The European Union member States should also take comfort in the fact that JASTA retains the expansive immunity individual foreign officials and diplomats enjoy from being sued in the United States. Under U.S. law, the immunity of individual foreign officials is governed by common law principles (not the FSIA), which provide foreign officials near absolute immunity from suit in U.S. courts unless the State Department – which has the final say – rules otherwise. JASTA does not disturb these expansive immunities at all. Foreign diplomats and consular officials, meanwhile, enjoy all of the additional immunities afforded them under the Vienna
Convention on Diplomatic Relations, to which the United States and 189 other nations are signatories.
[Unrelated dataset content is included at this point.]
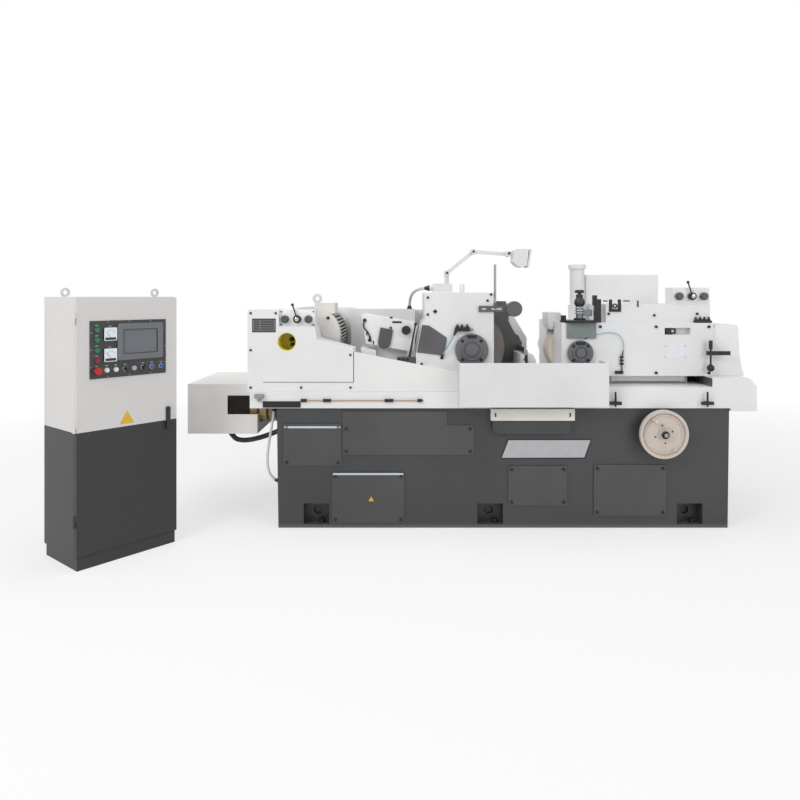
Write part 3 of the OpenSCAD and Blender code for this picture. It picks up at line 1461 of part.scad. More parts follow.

Finally, JASTA is consistent in all respects with the principles and values set forth in the European Union’s Charter, which affirms the right to life, liberty and security, that those who are wronged are entitled to “an effective remedy before a tribunal,” and that “[e]veryone is equal before the law.”
For these and many other reasons, our European Union allies have no reason whatsoever to be apprehensive about JASTA. Quite to the contrary, they should be encouraged that its enactment will help make Europe safer from the terrible terrorist threats that have so tragically materialized in London, Madrid, Paris, Brussels, Berlin and so many other cities in Europe.
Indeed, as U.S. Deputy Secretary of State Tony Blinken attested in a recent affidavit filed in a U.S. court, “imposing civil liability on those who commit or sponsor acts of terrorism is an important means of deterring and defeating terrorist activities,” and thus serves our shared “compelling interest in combatting and deterring terrorism at every level.”
JASTA advances those global security interests, through a narrowly tailored immunity exception that aligns with international norms and practice.